Randall soltó una carcajada.

—Son demasiados recuerdos, demasiado tiempo encerrado aquí dentro con uno mismo. —Randall hizo toc-toc con los nudillos en su propio cráneo—. El ser humano no es como la mente colectiva de la Gran Madre. Básicamente está solo. La soledad acaba llevando a la locura. Y la locura… puede llevar a cualquier parte, incluso a la destrucción total.

»Con todo, no creo que estas erupciones sean cosa de ellos. Hace unos días percibí una alteración en el flujo magnético de la Tierra y capté un fragmento de los pensamientos de la Gran Madre. Sin una mujer de mi especie y sin la cúpula no puedo interpretarlo. Pero fue entonces cuando decidí ir a Long Valley.

»Incluso mientras lo hacía pensaba que estaba corriendo un gran peligro al acercarme al corazón de un supervolcán. No obstante, el destino o el azar decidieron que justo allí encontrara la forma de huir —dijo, señalando con un amplio gesto el reactor en el que viajaban.

—Mis hijos preferían manipular la cúpula en noches de luna llena, pues se habían dado cuenta de que la Gran Madre era más moldeable entonces. Ahora sospecho la razón. En el plenilunio, cuando la luna está a un lado de la Tierra y el Sol al contrario, las fuerzas de marea, que no sólo afectan a los océanos, sino también a la roca fundida del interior del planeta, son más poderosas.

»Pero no era imprescindible que hubiera luna llena. Estaban indignados por mi huida y por la insolencia de los atenienses, y decidieron actuar cuanto antes.
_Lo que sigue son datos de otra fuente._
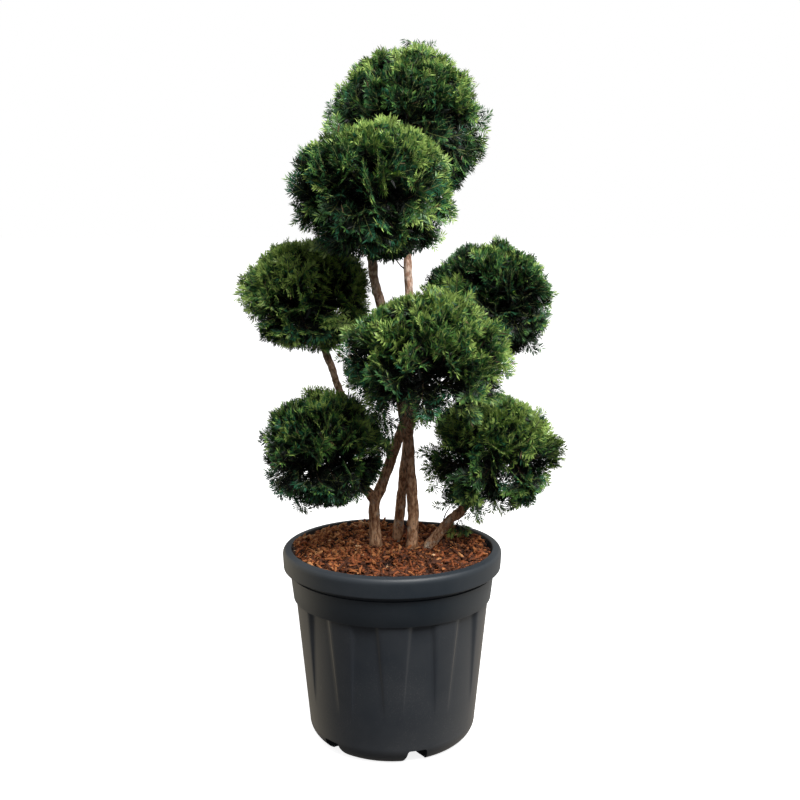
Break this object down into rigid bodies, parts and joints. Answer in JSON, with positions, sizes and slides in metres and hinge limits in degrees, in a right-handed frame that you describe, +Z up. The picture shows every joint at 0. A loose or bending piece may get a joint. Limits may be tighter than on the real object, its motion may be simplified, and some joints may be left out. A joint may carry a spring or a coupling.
{
  "type": "potted yew cloud topiary",
  "caption": "Yew trained as a cloud topiary: slim bare stems rise from a round ribbed nursery pot, fork and carry clipped balls of foliage at staggered heights.",
  "frame": {"origin": "middle of the pot's flat underside, which stands on the floor", "axes": "+Z up along the pot's axis, -Y towards the front of the plant, +X to its right seen from the front"},
  "size_m": [0.6779, 0.6101, 1.438],
  "materials": {
    "charcoal_plastic": "satin",
    "bark_mulch": "matte",
    "yew_bark": "matte",
    "yew_foliage": "satin"
  },
  "bodies": {
    "root": {"pot": "charcoal_plastic", "soil": "bark_mulch", "stem_left": "yew_bark", "stem_back": "yew_bark", "stem_centre": "yew_bark", "stem_right": "yew_bark", "bough_lower_left": "yew_bark", "bough_left": "yew_bark", "bough_front": "yew_bark", "foliage_top": "yew_foliage", "foliage_upper_front": "yew_foliage", "foliage_left": "yew_foliage", "foliage_right": "yew_foliage", "foliage_front": "yew_foliage", "foliage_lower_left": "yew_foliage", "foliage_lower_right": "yew_foliage"}
  },
  "joints": []
}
» Cuando apenas faltaban unas horas para amanecer, sentimos cómo el suelo temblaba. La gente gritó de pavor, pero nadie murió, pues gracias a mi consejo el rey había congregado a todo su pueblo en la llanura del río Céfiso, al aire libre. Más de la mitad de los edificios de Atenas se derrumbaron: de haber estado durmiendo en sus casas, miles de atenienses habrían perecido.

—De modo que salvaste muchas vidas —dijo Joey.
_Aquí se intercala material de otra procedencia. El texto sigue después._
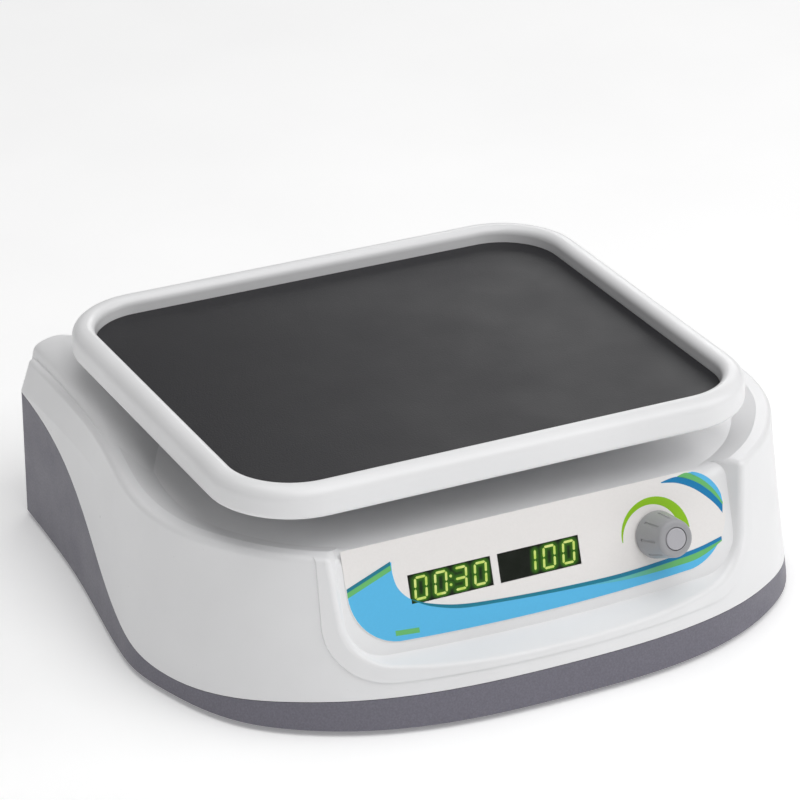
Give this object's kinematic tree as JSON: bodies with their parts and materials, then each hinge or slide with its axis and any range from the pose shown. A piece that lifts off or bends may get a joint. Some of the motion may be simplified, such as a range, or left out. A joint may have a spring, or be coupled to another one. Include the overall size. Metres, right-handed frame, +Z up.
{
  "type": "orbital platform shaker",
  "caption": "Benchtop orbital shaker: rimmed platform with a rubber mat on a crank drive, low flared housing, sloping panel with number displays and one control knob.",
  "frame": {"origin": "middle of the footprint's bounding box, on the bench under the feet", "axes": "+Z up; the control panel faces -Y; +X is to the right of a user facing the panel"},
  "size_m": [0.3418, 0.2957, 0.121],
  "materials": {
    "white_plastic": "white satin-gloss moulded plastic",
    "grey_plastic": "mid-grey satin moulded plastic",
    "mat_rubber": "near-black ribbed non-slip rubber",
    "foot_rubber": "black rubber",
    "knob_plastic": "light grey satin plastic",
    "cap_plastic": "pale grey satin plastic",
    "label_film": "printed polyester film, white with blue and green fields",
    "display_filter": "dark green display filter",
    "numeral_light": "lit yellow-green bars",
    "aluminium": "cast and machined aluminium",
    "steel": "plain steel",
    "zinc_plate": "zinc-plated sheet steel",
    "bronze": "sintered bronze",
    "belt_rubber": "black drive belt",
    "circuit_board": "green circuit board with black components",
    "black_plastic": "black moulded plastic",
    "wire_jacket": "black wire sleeve"
  },
  "bodies": {
    "housing": {"top_cover": "white_plastic", "base_shell": "grey_plastic", "chassis_plate": "zinc_plate", "foot_1": "foot_rubber", "foot_2": "foot_rubber", "foot_3": "foot_rubber", "foot_4": "foot_rubber", "cover_screws": "steel", "bearing_housing": "aluminium", "lower_bearing_outer": "steel", "upper_bearing_outer": "steel", "idler_post_1": "aluminium", "idler_post_2": "aluminium", "idler_post_3": "aluminium", "idler_bush_1": "bronze", "idler_bush_2": "bronze", "idler_bush_3": "bronze", "chassis_screws": "steel", "motor_bracket": "zinc_plate", "motor_body": "steel", "motor_screws": "steel", "drive_belt": "belt_rubber", "control_label": "label_film", "time_display": "display_filter", "speed_display": "display_filter", "time_numerals": "numeral_light", "speed_numerals": "numeral_light", "control_board": "circuit_board", "encoder_body": "black_plastic", "encoder_nut": "steel", "drive_board": "circuit_board", "board_screws": "steel", "power_jack": "black_plastic", "switch_bezel": "black_plastic", "wiring": "wire_jacket"},
    "crank": {"spindle": "steel", "counterweight": "steel", "crank_pin": "steel", "driven_pulley": "aluminium", "pin_bearing_inner": "steel", "lower_bearing_inner": "steel", "upper_bearing_inner": "steel"},
    "platform": {"platform_tray": "white_plastic", "platform_mat": "mat_rubber", "tray_screws": "steel", "carrier_plate": "aluminium", "pin_bearing_outer": "steel", "carrier_bush_1": "bronze", "carrier_bush_2": "bronze", "carrier_bush_3": "bronze"},
    "idler_1": {"idler_crank_1": "steel"},
    "idler_2": {"idler_crank_2": "steel"},
    "idler_3": {"idler_crank_3": "steel"},
    "rotor": {"motor_shaft": "steel", "motor_pulley": "aluminium"},
    "press": {"encoder_plunger": "black_plastic"},
    "knob": {"control_knob": "knob_plastic", "knob_cap": "cap_plastic", "encoder_shaft": "aluminium"},
    "rocker": {"switch_rocker": "black_plastic"}
  },
  "joints": [
    {"name": "crank_spin", "type": "hinge", "parent": "housing", "child": "crank", "pos_m": [0, 0.0115, 0.07], "axis": [0, 0, 1], "continuous": true},
    {"name": "platform_orbit", "type": "hinge", "parent": "crank", "child": "platform", "pos_m": [-0.0095, 0.0115, 0.1], "axis": [0, 0, 1], "continuous": true},
    {"name": "motor_spin", "type": "hinge", "parent": "housing", "child": "rotor", "pos_m": [0.095, 0.06, 0.05], "axis": [0, 0, 1], "continuous": true},
    {"name": "idler_1_spin", "type": "hinge", "parent": "housing", "child": "idler_1", "pos_m": [-0.075, -0.0335, 0.07], "axis": [0, 0, 1], "continuous": true},
    {"name": "idler_2_spin", "type": "hinge", "parent": "housing", "child": "idler_2", "pos_m": [0.075, -0.0335, 0.07], "axis": [0, 0, 1], "continuous": true},
    {"name": "idler_3_spin", "type": "hinge", "parent": "housing", "child": "idler_3", "pos_m": [0, 0.0815, 0.07], "axis": [0, 0, 1], "continuous": true},
    {"name": "knob_press", "type": "slide", "parent": "housing", "child": "press", "axis": [0, 0.9483, -0.3173], "range_m": [0, 0.0006], "stiffness_N_per_m": 2500, "springref_m": -0.0004},
    {"name": "knob_turn", "type": "hinge", "parent": "press", "child": "knob", "pos_m": [0.061, -0.12363, 0.06103], "axis": [0, -0.9483, 0.3173], "continuous": true},
    {"name": "power_switch", "type": "hinge", "parent": "housing", "child": "rocker", "pos_m": [-0.062, 0.1415, 0.026], "axis": [0, 0, 1], "range_deg": [0, 18]}
  ],
  "couplings": [
    {"joint": "platform_orbit", "follows": "crank_spin", "ratio": -1},
    {"joint": "motor_spin", "follows": "crank_spin", "ratio": 3.8099},
    {"joint": "idler_1_spin", "follows": "crank_spin", "ratio": 1},
    {"joint": "idler_2_spin", "follows": "crank_spin", "ratio": 1},
    {"joint": "idler_3_spin", "follows": "crank_spin", "ratio": 1}
  ]
}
—Así es. También me ayudaron Isashara y Minos, que en su rabia y precipitación no fueron lo bastante precisos. El epicentro del seísmo se hallaba en el mar. Un tsunami azotó la costa oeste de la región donde se encuentra Atenas, el Ática. Con el tiempo, los mitos hablarían de cómo Poseidón, señor de los terremotos, había enviado contra Atenas un monstruoso toro del mar, como llamaban a los tsunamis.

»Pero la flota ateniense estaba varada en la costa este del Ática, donde la ola gigante no la afectó.

»Los atenienses siempre fueron un pueblo orgulloso, audaz y a veces temerario, como demostraron siglos más tarde cuando se enfrentaron al poderoso imperio persa.

»Ahora, indignados por la destrucción de la ciudad, decidieron que estaban hartos de sufrir el yugo de la Atlántida y que era hora de sacudírselo. De modo que planearon lo que nadie se había atrevido a hacer jamás: invadir la Atlántida.

—¿Usted no trató de disuadirlos? —preguntó Alborada.

—No sabía muy bien qué hacer. Quería evitar el derramamiento de sangre. Pero salvar ahora diez mil vidas podría significar en el futuro cientos de miles de muertes.

»El rey Erecteo llamó a todos sus guerreros, armados con lanzas de punta de bronce y con grandes escudos forrados de piel de vaca. Y también convocó a los de las ciudades vecinas, como Eleusis, y a los de las islas más cercanas, como Egina o Salamina.

«Mientras los atenienses y sus aliados sacrificaban cien bueyes a su dios del cielo, Zeus, el suelo de la Atlántida empezó a temblar.